A composition where both halves of the frame mirror each other, creating a sense of order, formality, perfection, or unsettling precision. Stanley Kubrick made symmetry his defining visual signature — the one-point-perspective corridor shots of "The Shining" and "A Clockwork Orange" remain the technique's most analyzed examples. Wes Anderson took symmetry to its whimsical extreme, making it the entire visual language of "The Grand Budapest Hotel" and "The French Dispatch." Denis Villeneuve uses cold, imposing symmetry in "Blade Runner 2049" and "Arrival" to convey alien or corporate power structures.

Foreground Interest

Placing objects or elements in the immediate foreground to add depth and dimension, creating a layered image that draws the viewer through multiple planes of the composition. Steven Spielberg consistently uses foreground objects — a glass of water in "Jurassic Park," toys in "E.T." — to add depth and narrative context.
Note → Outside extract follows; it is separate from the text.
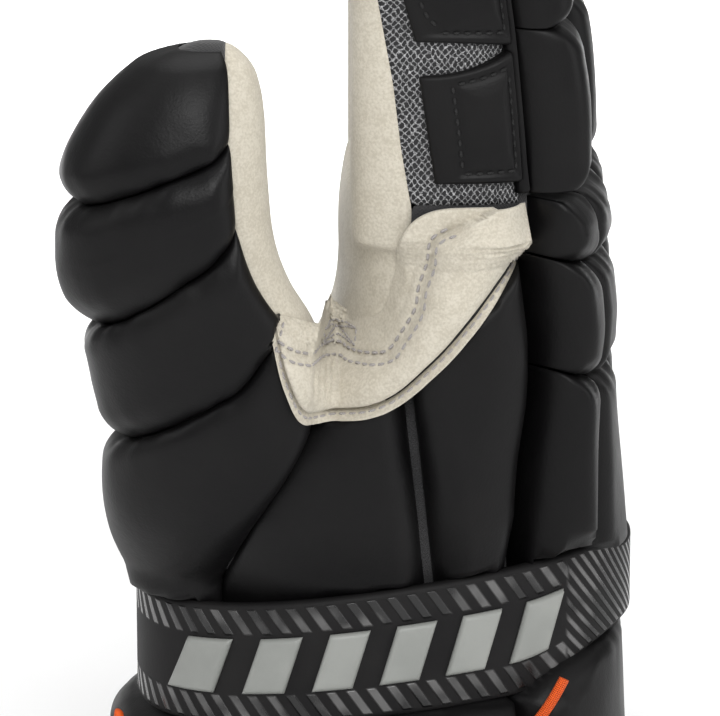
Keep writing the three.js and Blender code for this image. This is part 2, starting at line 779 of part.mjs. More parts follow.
// Panels are thin at the strap and full a little above it.
function panelLift(u, z) {
  return panelThickness * mix(0.4, 1, clamp((z / gloveLength - 0.236) / 0.109, 0, 1));
}

function sidePanel(from, to, high) {
  return cushion(handSection, {
    from,
    to,
    low: () => panelFootShare * gloveLength,
    high,
    thick: panelLift,
    rim: 0.4,
    depth: 7,
  });
}

const frontPanel = sidePanel(
  (z) => frontAngle(handSection, baseSeam(z) + panelGap, z),
  (z) => frontAngle(handSection, panelEdge(z) - panelGap / 2, z),
  (u) => mix(0.475, 0.482, u) * gloveLength,
);
const backPanel = sidePanel(
  (z) => frontAngle(handSection, panelEdge(z) + panelGap / 2, z),
  (z) => -backEdge(z) - sideGapDegrees,
  (u) => mix(0.505, 0.588, u) * gloveLength,
);

thumbSolids.forEach((solid, index) => addNode(thumbPadNames[index], solid, 'padding'));
addNode('side_panel_front', clearOf(frontPanel, thumbSolids[0]), 'padding');
addNode('side_panel_back', backPanel, 'padding');
addNode('web_leather', webSolid, 'leather');

for (const row of heelRows) {
  const solid = cushion(handSection, {
    from: (z) => backEdge(z) + sideGapDegrees,
    to: () => heelEdgeDegrees,
    low: () => row.low * gloveLength + seamGap / 2,
    high: () => row.high * gloveLength - seamGap / 2,
    thick: panelLift,
    rim: 0.4,
    depth: 7,
  });
  addNode(row.name, solid, 'padding');
}

for (const row of patchRows) {
  const surface = (lift) => (u, v) => {
    const low = mix(row.low[0], row.low[1], u);
    const high = mix(row.high[0], row.high[1], u);
    const z = mix(low, high, v) * gloveLength;
    const front = frontAngle(fingerSections[0], mix(row.footX, row.topX, v) * fingerDepth, z);
    const angle = mix(front, -rollHalfDegrees - pipingDegrees - 1.2, u);
    return limbPoint(fingerSections[0], angle, z, lift);
  };
  const outside = patchThickness / fingerSections[0](fingerRoot).sideShare;
  const solid = patch(surface(outside), surface(-3), steps(0, 1, 4), steps(0, 1, 4));
  addNode(row.name, solid.subtract(coreGrown), 'padding');
}

// Stitched roll between the patches and the finger pads of the index finger.
const pipingSolid = cushion(fingerSections[0], {
  from: () => -rollHalfDegrees - pipingDegrees,
  to: () => -rollHalfDegrees - 0.7,
  low: () => fingers[0].grooves[0] * gloveLength,
  high: () => 0.925 * gloveLength,
  thick: () => pipingThickness,
  rim: 0.45,
  depth: 4,
  across: [0, 0.25, 0.5, 0.75, 1],
  along: [0, 0.02, 0.2, 0.4, 0.6, 0.8, 0.98, 1],
});
addNode('index_piping', pipingSolid, 'padding');

// Skin pieces, cut from the core's skin by the leather seam, the mesh seam and the thumb's back seam.
const outside = 1.4 * handDepth;
const aside = 1.2 * handWidth;
const above = 1.061 * gloveLength;
const below = -0.03 * gloveLength;
const meshFoot = crotchHeight + 1.2;
const halfGap = seamGap / 2;

// Corners of a seam between two heights, moved along X.
function seamCorners(rows, by, from = -Infinity, to = Infinity) {
  return rows
    .map(({ at, x }) => [x * handDepth + by, at * gloveLength])
    .filter(([, z]) => z > from && z < to);
}

function seamPrism(corners, fromY = -aside, toY = aside) {
  return prism(corners, fromY, toY);
}

const crotchX = 0.138 * handDepth;
const backX = 0.425 * handDepth;
const palmZone = seamPrism([[-outside, below], ...seamCorners(leatherSeam, -halfGap), [-outside, above]]);
const meshZone = seamPrism([
  [crotchX + halfGap, meshFoot],
  ...seamCorners(leatherSeam, halfGap, meshFoot),
  ...seamCorners(meshSeam, -halfGap, meshFoot).reverse(),
  [backX - halfGap, meshFoot],
]);
const backZone = seamPrism([
  [outside, below],
  [outside, above],
  ...seamCorners(meshSeam, halfGap, meshFoot).reverse(),
  [backX + halfGap, meshFoot - seamGap],
  [crotchX + halfGap, meshFoot - seamGap],
  ...seamCorners(leatherSeam, halfGap, below - 1, meshFoot).reverse(),
]);
const thumbFoot = thumbBackSeam[0].at * gloveLength;
const thumbTop = thumbBackSeam[thumbBackSeam.length - 1].at * gloveLength;
const thumbInnerY = -0.065 * handWidth;
const thumbZone = seamPrism(
  [[-outside, thumbFoot], ...seamCorners(thumbBackSeam, -halfGap), [-outside, thumbTop]],
  -aside,
  thumbInnerY,
);
const thumbZoneGrown = seamPrism(
  [[-outside, thumbFoot - seamGap], ...seamCorners(thumbBackSeam, halfGap), [-outside, thumbTop + 1]],
  -aside,
  thumbInnerY + seamGap,
);

addNode('palm_leather', skin.intersect(palmZone).subtract(thumbZoneGrown), 'leather');
addNode('thumb_backing', skin.intersect(palmZone).intersect(thumbZone), 'lining');
addNode('back_liner', skin.intersect(backZone), 'lining');
const meshSkin = skin.intersect(meshZone);
fingers.forEach((finger) => {
  const low = (finger.at - 0.6) * fingerPitch;
  const corners = [[-outside, fingerRoot], [outside, fingerRoot], [outside, above], [-outside, above]];
  const bodies = meshSkin.intersect(prism(corners, low, low + 1.2 * fingerPitch)).decompose();
  let best = bodies[0];
  for (const body of bodies) {
    const box = body.boundingBox();
    const middle = (box.min[1] + box.max[1]) / 2;
    const inside = Math.abs(middle - (finger.at + finger.spread / 2) * fingerPitch) < 0.25 * fingerPitch;
    if (inside && body.volume() > 500) {
      best = body;
    }
  }
  addNode(`gusset_${finger.name}`, best, 'mesh');
});

// Angle on the strap's thumb side at a length along it from its middle.
function strapAngle(along) {
  const share = clamp(along / strapHalfLong, -0.999, 0.999);
  return (-Math.acos(Math.sign(share) * Math.abs(share) ** (strapPower / 2)) * 180) / Math.PI;
}

// Strap, webbing and bars.
const strapSolid = strapPiece(strapStartDegrees, strapEndDegrees, 0, 1, -strapWall, 0, 40);
addNode('strap_band', strapSolid, 'rubber');
const strapGrown = strapPiece(strapStartDegrees, strapEndDegrees, 0, 1, -strapWall, seat, 40);
const webbingStart = strapEndDegrees + 0.4;
const webbingEnd = 360 + strapStartDegrees - 0.4;
const webbingInside = -0.6 - webbingThickness;
const webbing = strapPiece(webbingStart, webbingEnd, 0.08, 0.92, webbingInside, -0.6, 8);
addNode('strap_webbing', webbing, 'webbing');
for (let bar = 0; bar < barCount; bar += 1) {
  const middle = barsMiddle + (bar - (barCount - 1) / 2) * barPitch;
  const surface = (lift) => (u, v) => {
    const angle = strapAngle(middle + barWidth * (u - 0.5) + barLean * (v - 0.5));
    return strapPoint(angle, mix(0.27, 0.72, v), lift);
  };
  const solid = patch(surface(seat + barThickness), surface(0), [0, 0.25, 0.5, 0.75, 1], [0, 0.5, 1]);
  addNode(`strap_bar_${bar + 1}`, solid.subtract(strapGrown), 'bar');
}

// How thick the cuff is at an angle: full in the middle of each piece, thin at the seams and the rim.
function cuffLift(angle, v) {
  const turned = (angle + 720) % 360;
  const piece = cuffPieces.find(({ from, to }) => {
    const start = (from + 720) % 360;
    return (turned - start + 360) % 360 <= to - from;
  });
  const start = (piece.from + 720) % 360;
  const u = ((turned - start + 360) % 360) / (piece.to - piece.from);
  return cuffPadThickness * mix(0.45, 1, pillow(u, 4)) * (v < 0.02 ? 0.72 : 1);
}

// Orange laces: each comes out under the strap and runs down over the cuff at a slant.
function lacePath(seam) {
  const top = strapPoint(seam, 0, 0).z - 4 * seat;
  const points = steps(0, 1, 6).map((share) => {
    const angle = seam + laceSpreadDegrees * (0.5 - share);
    const lift = cuffLift(angle, 0.5) + laceDiameter * 0.4;
    return limbPoint(handSection, angle, top - laceDrop * share, lift);
  });
  return new THREE.CatmullRomCurve3(points);
}

function laceSolid(seam, radius) {
  const count = 12;
  const sides = 6;
  const path = lacePath(seam);
  const frames = path.computeFrenetFrames(count, false);
  const points = [];
  const triangles = [];
  for (let i = 0; i <= count; i += 1) {
    const middle = path.getPointAt(i / count);
    for (let k = 0; k < sides; k += 1) {
      const turn = (2 * Math.PI * k) / sides;
      points.push(
        middle
          .clone()
          .addScaledVector(frames.normals[i], radius * Math.cos(turn))
          .addScaledVector(frames.binormals[i], radius * Math.sin(turn)),
      );
    }
  }
  for (let i = 0; i < count; i += 1) {
    for (let k = 0; k < sides; k += 1) {
      const a = i * sides + k;
      const b = i * sides + ((k + 1) % sides);
      triangles.push([a, b, b + sides], [a, b + sides, a + sides]);
    }
  }
  const end = count * sides;
  for (let k = 1; k < sides - 1; k += 1) {
    triangles.push([0, k + 1, k], [end, end + k, end + k + 1]);
  }
  return toOutwardSolid(points, triangles);
}

let laces = laceSeamDegrees.map((seam) => laceSolid(seam, laceDiameter / 2));
const laceRooms = laceSeamDegrees.map((seam) => laceSolid(seam, laceDiameter / 2 + 1.5 * seat));

const cuffAcross = [0, 0.06, 0.14, 0.32, 0.68, 0.86, 0.94, 1];
const cuffAlong = [0, 0.06, 0.3, 0.5, 0.65, 0.8, 1];
for (const piece of cuffPieces) {
  const height = (v) => mix(0, cuffTopShare * gloveLength, v);
  const around = (u) => mix(piece.from + 0.2, piece.to - 0.2, u);
  const outer = (u, v) => limbPoint(handSection, around(u), height(v), cuffLift(around(u), v));
  const inner = (u, v) => limbPoint(handSection, around(u), height(v), -4);
  const solid = patch(outer, inner, cuffAcross, cuffAlong).subtract(coreGrown).subtract(strapRoom);
  const clear = laceRooms.reduce((rest, room) => rest.subtract(room), solid);
  addNode(piece.name, clear, 'padding');
  laces = laces.map((lace) => lace.subtract(clear));
}

laces.forEach((solid, index) => addNode(`lace_${index + 1}`, solid.subtract(strapRoom), 'lace'));

// The glove stands on the cuff's rim: origin in the middle of the box, at the floor.
const box = new THREE.Box3().setFromObject(group);
const middle = box.getCenter(new THREE.Vector3());
for (const mesh of group.children) {
  mesh.geometry.translate(-middle.x, -middle.y, -box.min.z);
}

export default group;
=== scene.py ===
import math

import bmesh
import bpy
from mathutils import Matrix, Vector, noise
from mathutils.bvhtree import BVHTree


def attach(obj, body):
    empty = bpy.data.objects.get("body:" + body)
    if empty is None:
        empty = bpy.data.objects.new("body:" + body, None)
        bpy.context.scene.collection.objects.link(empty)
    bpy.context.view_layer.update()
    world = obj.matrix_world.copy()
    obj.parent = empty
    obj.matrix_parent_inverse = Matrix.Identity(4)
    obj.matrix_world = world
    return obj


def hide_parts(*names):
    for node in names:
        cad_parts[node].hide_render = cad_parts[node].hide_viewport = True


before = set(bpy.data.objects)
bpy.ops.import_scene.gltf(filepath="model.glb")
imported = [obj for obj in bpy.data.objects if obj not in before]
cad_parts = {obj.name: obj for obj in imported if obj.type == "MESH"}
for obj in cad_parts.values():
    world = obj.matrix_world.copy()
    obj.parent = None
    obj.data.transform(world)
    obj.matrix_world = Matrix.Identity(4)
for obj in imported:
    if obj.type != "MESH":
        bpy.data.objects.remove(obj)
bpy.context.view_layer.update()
print("frame loaded")

# All sizes are millimetres in the glove's own axes: +Z to the fingertips, -X palm, +X back of the
# hand, -Y thumb side. The frame's origin lies a little off these axes.
glove = {
    "offset": (2.0219, 8.4009, 0.0),
    "length": 330.0,
    "width": 124.0,
    "depth": 100.0,
    "fingerPitch": 35.0,
    "fingerWidth": 31.0,
    "fingerDepth": 48.0,
    "thumbDepth": 44.0,
    "thumbWidth": 36.0,
    "fingerRoot": 0.585,
    "crotch": 0.62,
    "panelFoot": 0.218,
    "cuffTop": 0.215,
}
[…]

Roger Deakins layers his compositions with foreground elements in "Skyfall" and "Blade Runner 2049" to create immersive three-dimensionality. Emmanuel Lubezki places branches, grass, and natural elements in the immediate foreground of nearly every exterior shot in Malick's films to create the feeling of being inside the environment rather than observing it.

Deep Focus

Everything in the frame — foreground, middle ground, and background — is in sharp focus simultaneously, allowing the viewer to explore the entire image and discover relationships between planes. Orson Welles and Gregg Toland made deep focus the defining visual innovation of "Citizen Kane" (1941), composing shots where action in the foreground, middle ground, and background all demanded simultaneous attention. William Wyler used deep focus in "The Best Years of Our Lives" to create some of cinema's most layered compositions. Jean Renoir's deep-focus staging in "Rules of the Game" lets multiple storylines play out in a single frame. The technique gives audiences agency — André Bazin argued it was more democratic than montage.